Existing RAG systems neglect the temporal sensitivity of knowledge, hindering accurate discrimination of time-sensitive facts; moreover, their evaluation predominantly relies on static corpora, overlooking update costs and retrieval stability during knowledge evolution. To address these limitations, we propose TG-RAG, a time-aware RAG framework featuring a dual-layer temporal graph model—comprising a temporal knowledge graph and a hierarchical time tree—to explicitly encode multi-granular temporal knowledge. TG-RAG introduces three key innovations: timestamped relation extraction, dynamic subgraph retrieval, and incremental graph fusion—enabling fine-grained temporal-aware retrieval and efficient incremental updates. Evaluated on the newly constructed ECT-QA benchmark—a temporally evolving question-answering dataset—TG-RAG significantly outperforms state-of-the-art baselines in both time-sensitive question answering and incremental update efficiency.

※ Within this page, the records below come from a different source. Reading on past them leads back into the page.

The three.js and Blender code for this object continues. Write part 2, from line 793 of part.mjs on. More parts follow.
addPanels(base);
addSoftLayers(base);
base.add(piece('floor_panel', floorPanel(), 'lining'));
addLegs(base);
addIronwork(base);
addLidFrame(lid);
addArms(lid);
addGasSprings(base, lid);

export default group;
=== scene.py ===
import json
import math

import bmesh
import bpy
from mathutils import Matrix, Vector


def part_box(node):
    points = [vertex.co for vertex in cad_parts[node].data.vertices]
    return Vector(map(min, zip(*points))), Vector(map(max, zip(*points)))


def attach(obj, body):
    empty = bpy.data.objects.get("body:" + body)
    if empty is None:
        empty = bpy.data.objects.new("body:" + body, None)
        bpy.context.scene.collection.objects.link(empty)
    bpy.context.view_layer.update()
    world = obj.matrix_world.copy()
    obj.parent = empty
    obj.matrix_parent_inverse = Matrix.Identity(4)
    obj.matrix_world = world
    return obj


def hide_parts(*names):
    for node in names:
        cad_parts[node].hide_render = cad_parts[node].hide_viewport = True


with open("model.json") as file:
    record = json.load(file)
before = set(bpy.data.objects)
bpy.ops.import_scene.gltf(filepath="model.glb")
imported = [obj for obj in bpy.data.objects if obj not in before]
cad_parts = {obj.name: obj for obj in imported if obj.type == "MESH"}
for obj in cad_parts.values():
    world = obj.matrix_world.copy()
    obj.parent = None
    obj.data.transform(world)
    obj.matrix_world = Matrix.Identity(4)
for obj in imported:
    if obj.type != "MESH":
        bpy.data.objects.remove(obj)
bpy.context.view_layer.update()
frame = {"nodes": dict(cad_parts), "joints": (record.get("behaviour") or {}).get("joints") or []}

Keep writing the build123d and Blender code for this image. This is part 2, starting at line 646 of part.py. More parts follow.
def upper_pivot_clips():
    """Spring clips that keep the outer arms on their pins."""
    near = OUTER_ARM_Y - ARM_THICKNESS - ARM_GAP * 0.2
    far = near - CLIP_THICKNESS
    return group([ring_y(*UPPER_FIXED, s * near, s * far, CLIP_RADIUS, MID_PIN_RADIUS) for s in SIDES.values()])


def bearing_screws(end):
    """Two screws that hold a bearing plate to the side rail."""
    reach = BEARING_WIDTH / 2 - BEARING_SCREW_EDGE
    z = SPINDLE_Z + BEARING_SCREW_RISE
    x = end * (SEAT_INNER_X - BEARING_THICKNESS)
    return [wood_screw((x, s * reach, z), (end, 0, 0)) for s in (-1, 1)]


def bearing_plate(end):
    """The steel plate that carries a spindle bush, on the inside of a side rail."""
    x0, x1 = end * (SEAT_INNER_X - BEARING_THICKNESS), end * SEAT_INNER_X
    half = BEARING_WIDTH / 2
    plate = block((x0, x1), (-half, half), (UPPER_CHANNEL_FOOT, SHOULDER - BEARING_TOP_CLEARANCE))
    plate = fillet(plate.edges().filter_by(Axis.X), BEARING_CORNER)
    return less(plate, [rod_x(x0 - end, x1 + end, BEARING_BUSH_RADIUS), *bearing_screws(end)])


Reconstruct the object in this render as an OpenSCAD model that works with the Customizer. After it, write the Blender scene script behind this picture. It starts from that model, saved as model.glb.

Knowledge is inherently time-sensitive and continuously evolves over time. Although current Retrieval-Augmented Generation (RAG) systems enrich LLMs with external knowledge, they largely ignore this temporal nature. This raises two challenges for RAG. First, current RAG methods lack effective time-aware representations. Same facts of different time are difficult to distinguish with vector embeddings or conventional knowledge graphs. Second, most RAG evaluations assume a static corpus, leaving a blind spot regarding update costs and retrieval stability as knowledge evolves. To make RAG time-aware, we propose Temporal GraphRAG (TG-RAG), which models external corpora as a bi-level temporal graph consisting of a temporal knowledge graph with timestamped relations and a hierarchical time graph. Multi-granularity temporal summaries are generated for each time node to capture both key events and broader trends at that time. The design supports incremental updates by extracting new temporal facts from the incoming corpus and merging them into the existing graph. The temporal graph explicitly represents identical facts at different times as distinct edges to avoid ambiguity, and the time hierarchy graph allows only generating reports for new leaf time nodes and their ancestors, ensuring effective and efficient updates. During inference, TG-RAG dynamically retrieves a subgraph within the temporal and semantic scope of the query, enabling precise evidence gathering. Moreover, we introduce ECT-QA, a time-sensitive question-answering dataset featuring both specific and abstract queries, along with a comprehensive evaluation protocol designed to assess incremental update capabilities of RAG systems. Extensive experiments show that TG-RAG significantly outperforms existing baselines, demonstrating the effectiveness of our method in handling temporal knowledge and incremental updates.